I’m sure these are somehow related to Mary O’Meara, but, unless the things I find on her can somehow tell me something about Anthony, I don’t know that I’m that interested.  So I’m kind of letting these go for now.  The next thing I found was a little more interesting, however:

Sibley County Independent, Friday April 14th, 1882. Vol. 10.  No. 1. Page 1, Col. 3.

Green Isle.
April 4th, 1882.
DIED– Mr .Patrick Maguire, on Saturday the 1st inst.

What? A Patrick Maguire in Green Isle?  Could he be related? I kept going, and found more…

Sibley County Independent, Friday April 7, 1882. Vol. 9. No. 52. Page 1. Col. 1.

DIED — Of typhoid fever, at Green Isle, on the 1st day of April, Patrick McGuire, at the age of 58 years.

Sibley County Independent, Friday March 24, 1882, Vol. 9. No. 50. Page 1, Col. 5

Green Isle
March 20, 1882
Patrick McGuire is sick with a fever which accounts for the apparition he saw last week. We understand he is very low to-day.

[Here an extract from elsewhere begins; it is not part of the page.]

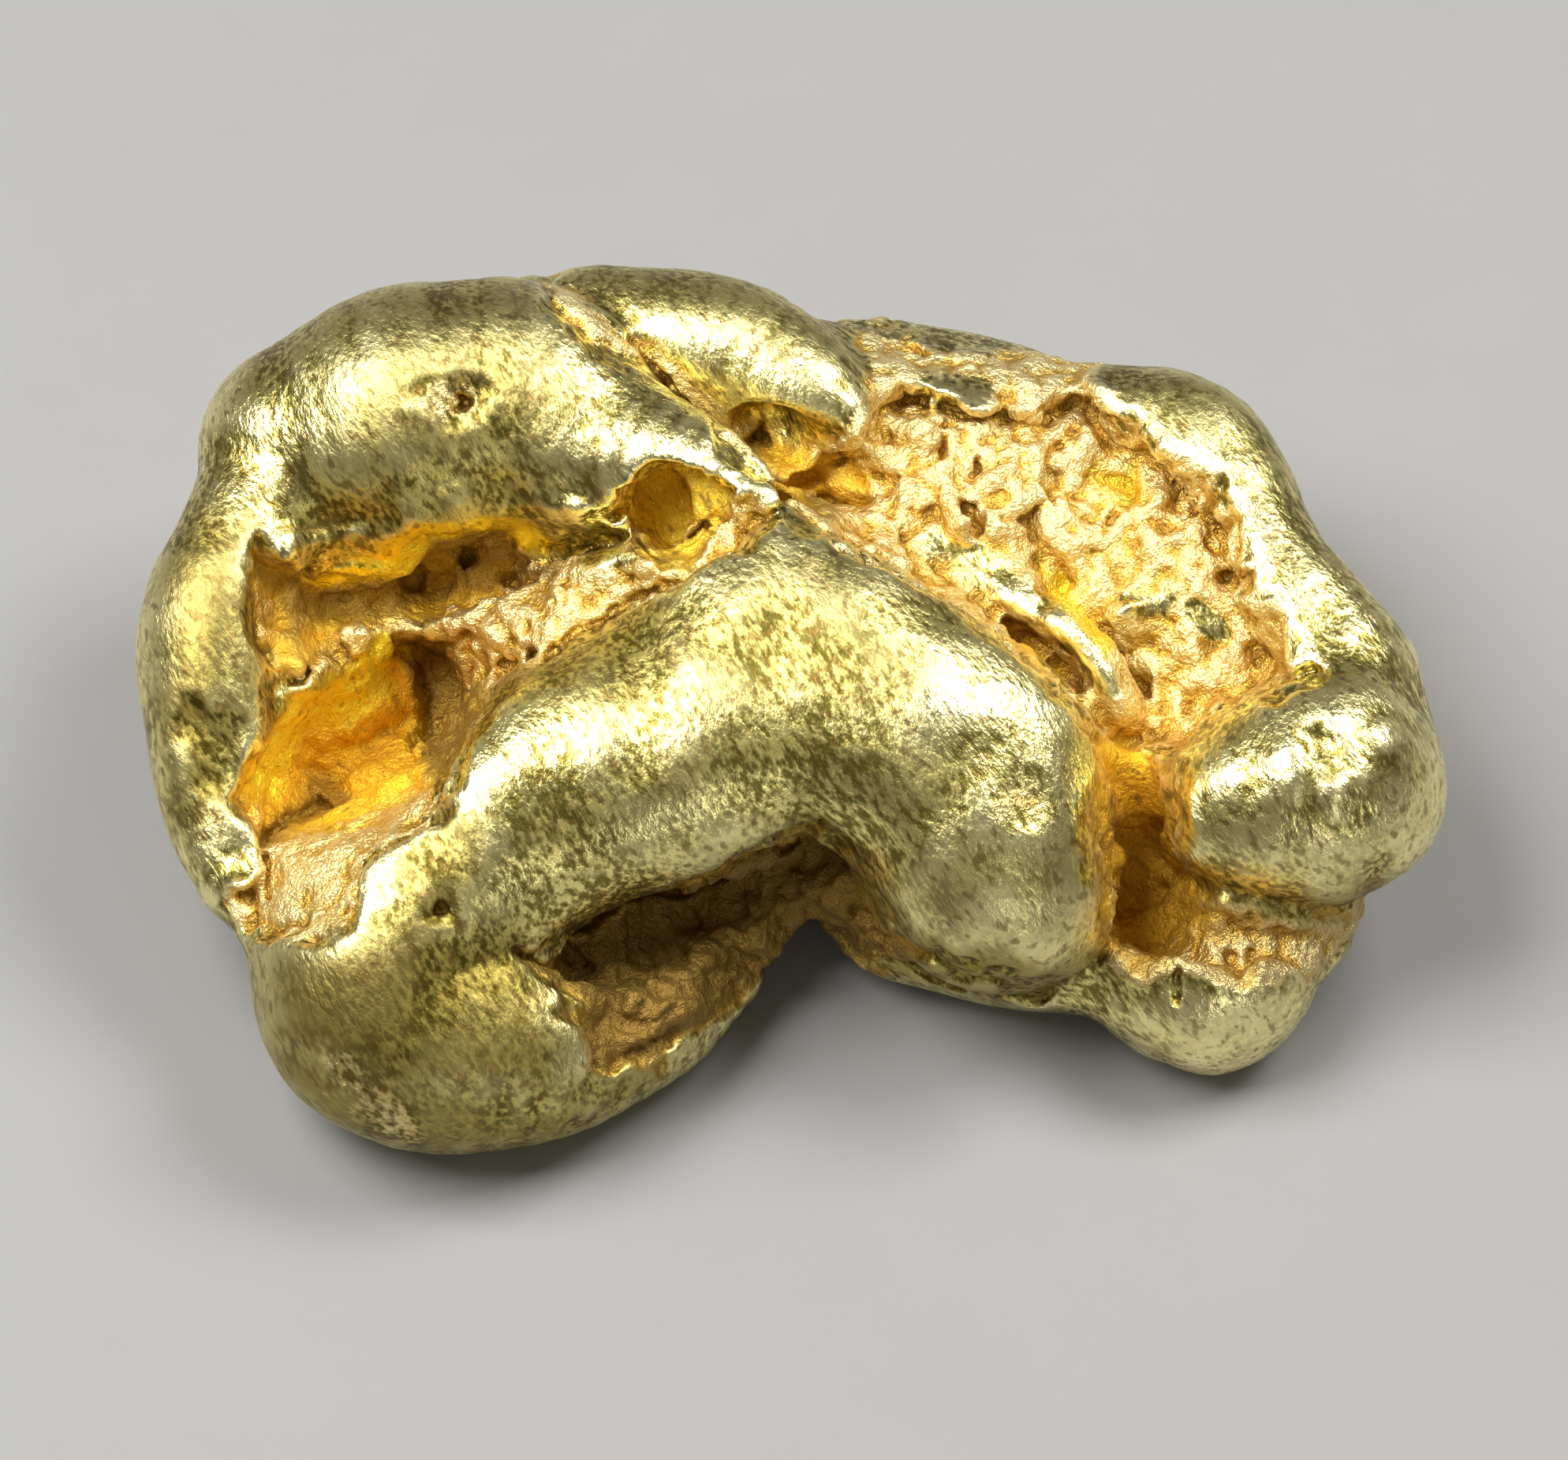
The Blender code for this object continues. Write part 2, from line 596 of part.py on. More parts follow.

Sibley County Independent, Friday March 17, 1882. Vol. 9. No. 49.

Green Isle
March 14, 1882.
Mr. Patrick McGuire was taken seriously ill last week and imagined he saw a man on horseback without a head standing at his stable door.

And that’s the last thing I found, as they were shutting off the lights.  So I quickly transcribed the last bit, and left.  To the Liffey for some Guinness and dinner (and knitting) I went.  The weather was absolutely perfect, and every other song playing was either Prince or the Replacements; I didn’t want to leave their rooftop patio.  While I was sitting there, I thought I’d use my all-knowing smrt phone to check for this Patrick McGuire that I had found.  Well, he was there, but I now I don’t think that he is directly related to Anthony, because his father’s name is John.  But I guess it’s possible that he’s a cousin.  Filing this info away for one day when I might need it…

I think next time, I might keep going back in the Sibley County Independent?  Or I might try the Green Isle Record, but that one doesn’t go back this far, so I’m not sure how helpful it will be (unless I can dig up some crap on Anthony’s children?).  No research next Saturday, as it’s the annual MN Irish Fair!